By Attorney Jeffrey B. Engle, Child Custody Lawyer, Harrisburg, PA

Recently, in the case of S.W.D. v. S.A.R., 2014 Pa.Super. 146 (July 11, 2014), the Superior Court held that not every issue facing parents in a custody matter, need be addressed under the sixteen (16) custody factors.  (See link to prior article outlining Statute).  In S.W.D., the father filed a complaint for custody seeking, among other things, that he child be enrolled in his school of choice.  The trial court, after hearing from both parents, determined that the child should attend school in mother's school of choice.  The Superior Court did not reverse the trial court on this distinct issue because it did not change a "form of custody."

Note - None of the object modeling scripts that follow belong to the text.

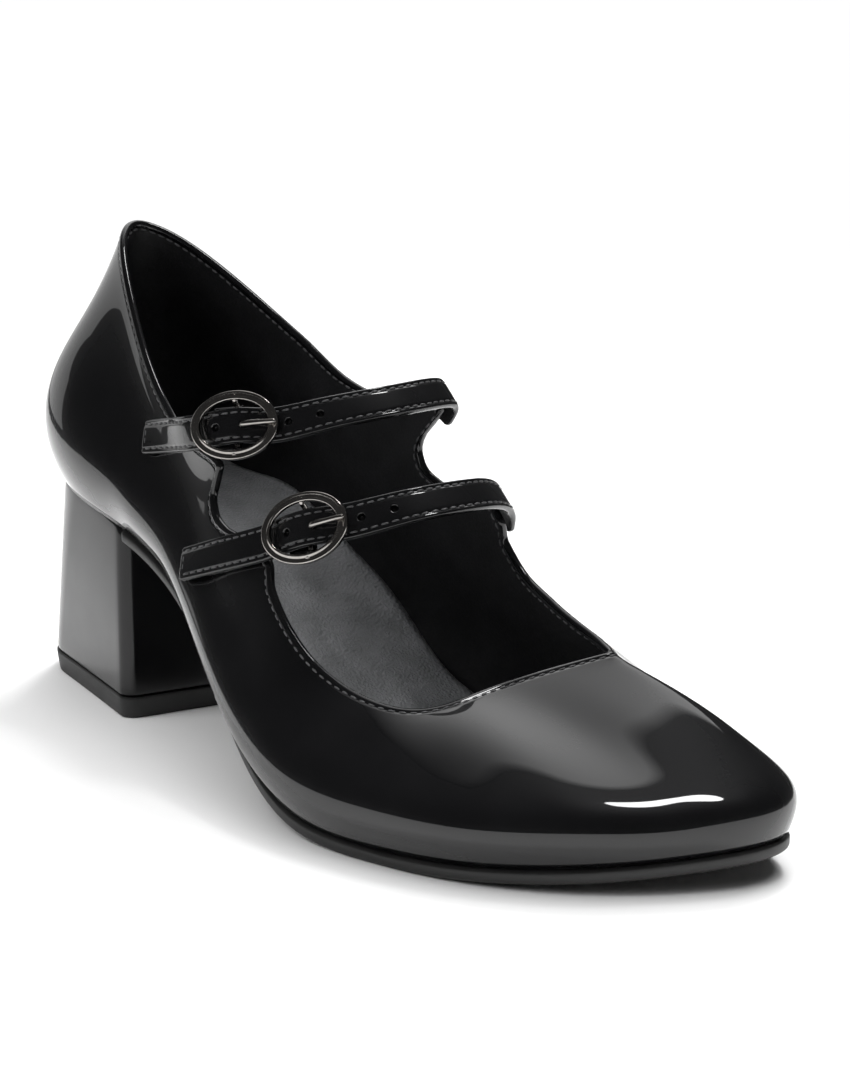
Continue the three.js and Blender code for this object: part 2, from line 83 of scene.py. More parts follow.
# Sections of the last from the back along the lateral side to the toe and back: where the upper
# meets the sole, the topline above it, and how the wall bellies and comes in between them.
STATIONS = [
    # x, y, tx, ty, tz, belly, low, high, shoulder_in, shoulder_up, crown_in, crown_up
    (3, 0, 19, 0, BACK_HEIGHT, 7, 9, 26, 6.5, 45, 14.5, 59),
    (11, -18.3, 26, -9.8, 121.5, 6, 9, 26, 6.5, 42, 13.5, 55),
    (29.5, -26.3, 40.6, -16.8, 107, 5, 9, 22, 5.2, 33, 9.8, 44),
    (46, -26, 56.3, -21.6, 92, 5, 8, 18, 2, 26, 4.5, 34),
    (57, -25.5, 72, -24.5, 81, 6, 7, 16, 1, 22, 1.5, 29),
    (69, -26, 85, -26.5, 72.5, 6, 7, 15, 0, 20, 1, 25),
    (83, -28.5, 98, -28.5, 63, 6, 6, 14, 0, 18, 1, 24),
    (101, -34.5, 112, -31, 53, 6, 6, 15, 1, 19, 3, 25),
    (121, -40.8, 126, -33.5, 43.5, 5.5, 6, 15, 2, 20, 5, 27),
    (145, -44.8, 141, -32.5, 35.5, 5, 6, 14, 2, 20, 8, 26.5),
    (168.5, -41.3, 155, -29, 31.7, 4.5, 6, 13, 3, 19, 10, 25),
    (191, -32.8, 162, -22.5, 31, 4, 6, 12, 5, 18, 17, 25),
    (213, -15.2, 165, -14, 32.5, 3, 5.5, 11, 6.5, 15.5, 25, 23),
    (224.2, 0.4, 167, -4, 34.5, 2, 5, 10, 8.5, 14, 32, 21.3),
    (229.6, 13, 171.5, 8, 37, 1.3, 5, 10, 7.5, 13.5, 33, 22),
    (227.8, 24.8, 176, 17, 39, 1.8, 5, 10, 7, 15, 26, 25),
    (217, 32, 176.5, 20.8, 39.8, 3.5, 5.5, 11, 5, 18, 19, 27.2),
    (197, 37, 170, 23.4, 40.9, 4.5, 6, 12.5, 4, 21.5, 12, 31.2),
    (170, 38, 159, 25.6, 43.9, 5, 6, 14, 3.5, 24.5, 10.5, 34),
    (145, 36, 146, 27, 49.5, 5, 6, 15, 3, 28, 7.5, 38),
    (121, 31.5, 136, 27.5, 57.5, 6, 7, 18, 1, 32, 3, 40),
    (101, 27.5, 125, 27.5, 67, 6, 8, 18, 0, 29, 1, 37),
    (83, 24.5, 112, 27, 76, 6, 8, 17, -1, 26, 0, 34),
    (68, 23.5, 97, 26.3, 83.5, 6, 8, 17, 0, 25, 0, 33),
    (55, 23.5, 79, 25, 90.7, 6, 8, 17, 0, 26, 0, 34),
    (44, 24.5, 62, 22.8, 98.8, 6, 8, 18, 0, 28, 1.5, 37),
    (28.5, 25.3, 44, 18.2, 109.8, 5, 9, 22, 3.5, 34, 7, 45),
    (11, 17.8, 27, 9.8, 121.5, 6, 9, 26, 6.5, 42, 13.5, 55),
]

# Where the edge of the upper leaves the topline: tabs rise above it, half-round cuts fall below.
EDGE = [
    # station, reach
    (0, 1.01), (2, 1.005), (3.7, 0.985), (4.6, 1.05), (5.15, 1.085), (5.3, 1.03), (5.45, 0.965),
    (5.75, 0.937), (6, 0.955), (6.25, 1.0), (6.6, 1.055), (6.95, 1.065), (7.35, 1.03),
    (8, 1.015), (9, 1), (16, 1), (18.5, 0.995), (19.5, 0.97), (20, 0.985), (20.2, 1.05),
    (20.6, 1.055), (21.1, 1.03), (21.45, 0.92), (21.8, 0.912), (22.15, 0.945), (22.35, 0.99),
    (22.5, 1.07), (22.8, 1.09), (23.4, 1.0), (24, 0.985), (25, 1.0), (28, 1.01),
]

# Centre lines of the straps from the lateral tip to the medial quarter: lean in degrees and flare
# turn the width, lift raises the strap over the bar of the buckle.
STRAPS = {
    "upper": [
        # x, y, z, lean, flare, lift
        (58.5, -25.4, 76.4, 72, -0.33, 0),
        (71, -25.8, 79, 70, -0.1, 0),
        (82, -27.3, 81.4, 62, 0, 0),
        (92.2, -21.7, 83.6, 54, 0, 2.4),
        (100, -16, 84.8, 50, 0, 0),
        (107.5, -8.5, 87.4, 44, 0, 0),
        (112.8, 2, 89.4, 43, 0, 0),
        (115, 12.8, 90.4, 43, 0, 0),
        (113.6, 22, 90.3, 44, 0, 0),
        (110.8, 29.7, 88.3, 44, 0, 0),
        (107.3, 29.5, 82.9, 44, 0, 0),
    ],
    "lower": [
        # x, y, z, lean, flare, lift
        (86.5, -34.4, 50.4, 66, -0.46, 0),
        (99, -32.6, 55, 66, -0.32, 0),
        (111.5, -29.6, 59.6, 62, -0.26, 0),
        (122.4, -24, 64.2, 53, -0.1, 2.4),
        (131, -17.5, 67.3, 49, 0, 0),
        (137, -8, 69.9, 44, 0, 0),
        (139.8, 3, 71, 43, 0, 0),
        (139.6, 12.8, 70.7, 43, 0, 0),
        (137.3, 20.8, 69.3, 44, 0, 0),
        (134, 27.6, 65.7, 44, 0, 0),
        (130.4, 30.5, 59.9, 44, 0, 0),
    ],
}

# ---------- sizes of the finish ----------

HEEL_CORNER = 3.0
HEEL_SEAM = {"depth": 0.45, "width": 0.45}
EDGE_FOLD = WALL / 2
# The surface is followed in fine steps down to this distance below the edge.
EDGE_DETAIL = 5.6
EDGE_STEP = 0.28
STITCH_INSET = 2.1
STITCH_PITCH = 2.5
STITCH_LENGTH = 1.9
THREAD_RADIUS = 0.24
CHANNEL_DEPTH = 0.2
CHANNEL_WIDTH = 0.42
STRAP_STITCH_INSET = 1.35
STRAP_CORNER = 1.3
STRAP_END_ROUND = 0.5
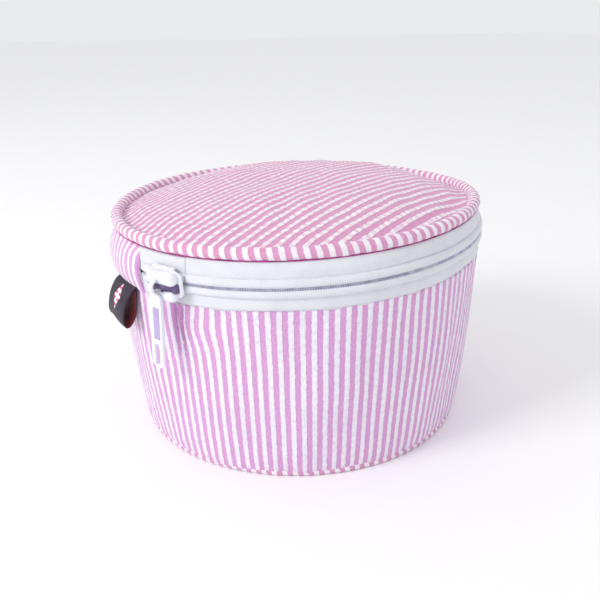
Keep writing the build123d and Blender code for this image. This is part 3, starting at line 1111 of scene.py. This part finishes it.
@dataclass
class Zip:
    """The two tapes and the coils sewn along them."""

    finishes: Finishes
    tape: float = 0.0009
    turn_pitch: float = 0.00112
    turn_width: float = 0.00070
    turn_length: float = 0.0023
    turn_depth: float = 0.0012
    turn_slant: float = 0.25
    overlap: float = 0.00030
    open_gap: float = 0.0006
    open_bulge: float = 0.0012
    open_bulge_at: float = 74
    rounding: float = 0.00022
    part_at: float = 0.0517
    lap: float = 0.02
    bare_end: float = 2.6

    def tape_outline(self, half: Half, top: float) -> list[tuple[float, float]]:
        """A tape's section: it lies on the wall, swells over the coil and turns in at the chain."""
        face = SIZES.tape_face
        swell = [(2.9, 0.2), (2.45, -0.1), (2.2, 0.1), (2.0, 1.0), (1.3, 1.5), (0.5, 1.7), (-0.5, 1.7),
                 (-1.2, 1.5), (-1.55, 1.1), (-1.6, 0.45)]
        chain = [(face + out * MM, SIZES.coil_middle + half.value * (2.3 + up) * MM) for up, out in swell]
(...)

According to the child custody act, 23 Pa.C.S.A. Section 5328(a), the court must discuss and review the sixteen factors when "ordering any form of custody."  The Court reviewed the common meaning of the term "form."  It determined that "form of custody" means the seven (7) types of custody listed under the Act in Section 5323, which are as follows:

  1. shared physical custody,
  2. primary physical custody,
  3. partial physical custody,
  4. sole physical custody,
  5. supervised physical custody,
  6. shared legal custody,
  7. sole legal custody.

Here, the Court reasoned that the determination of which school the child would be enrolled in was a "discrete and narrow issue ancillary to a materially unchallenged custody arrangement."  Many issues are of a similar nature including, whether a father needs to take time off from work when he had custody of the children over summer vacation; a dispute over a custody-exchange location; on which youth sports team the child should play; or whether the parent should be required to have the child's toys, beds, or other things in his/her home.  The Court recognizes that such issues may play a factor into a court's overall award of custody when reviewing the sixteen (16) factors, however, as a discreet issue, these do not require any in depth analysis by a court.